Tomorrowland ostensibly tells the story of Casey Newton, a ‘dreamer’ who laments the lack of drive and reach in humanity, and gets call upon to ‘save’ the world by the folks at Tomorrowland. But the subtext behind all of this is that we, as humanity, have given up our dreams of a brighter future, that the optimism of the retro-futurism has given way to the darker and fatalist world of dystopia and post-apocalyptic stories. And this is subtext writ large.

As a pure film, Tomorrowland suffers from a simple lack of plot. This is classic Lindelof trope, the exciting and intriguing world-building giving way to a lack-lustre and forgettable conclusion. This is the man-behind-the-curtain school of filmmaking, but we are just be told to care about the giant green head, rather than the mechanics underneath. And once the truth is revealed, the film loses all energy and cohesion,we ‘re left with unexplained actions, deus ex machina solutions and a complete and utter lack of conclusion.
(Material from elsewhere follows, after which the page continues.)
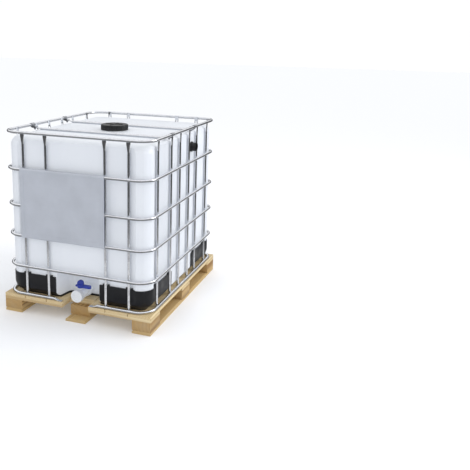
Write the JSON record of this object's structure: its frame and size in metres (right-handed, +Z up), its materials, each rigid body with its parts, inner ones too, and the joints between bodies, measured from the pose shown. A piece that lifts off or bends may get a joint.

And once you peek behind the story itself and look at it’s meaning, you are left just as unfulfilled. I get it, I totally agree with the point they are making, we do need more dreamers to point us forward, we need more of a Utopian outlook, but this film misses the mark in it’s method. It is an baby-boomer schooling the young’uns about how things used to be, about how we have all lost our way. And, to be honest, we’ve had enough of being told it is all our fault.

Inspired by Disney World (notable EPCOT and the titular Tomorrowland), it wears it’s influences on it’s sleeve. And whilst I do harbour a deep love of the Disney Park, this does feel like a feature-length version of their ride-films, packed with edu-tainment  and specatcle.

Obviously, it’s not all bad. All the actors are brilliant, with Clooney being his usual sparkly self, and the two younger leads, Cassidy and Robertson, successfully avoiding the adorable moppet trope that has killed so many other films. And the production design is gorgeous, from the low-fi nature of Clooney’s farm to the chrome-plated Tomorrowland. It’s at the other end of the aesthetic spectrum but it is up there with MAD MAX:FURY ROAD level of detail and world-building.

Ultimately, this is a brilliant idea, combined with excellent world-building, let down by a limp third act and an overly preachy subtext. Catch it on Netflix when you can.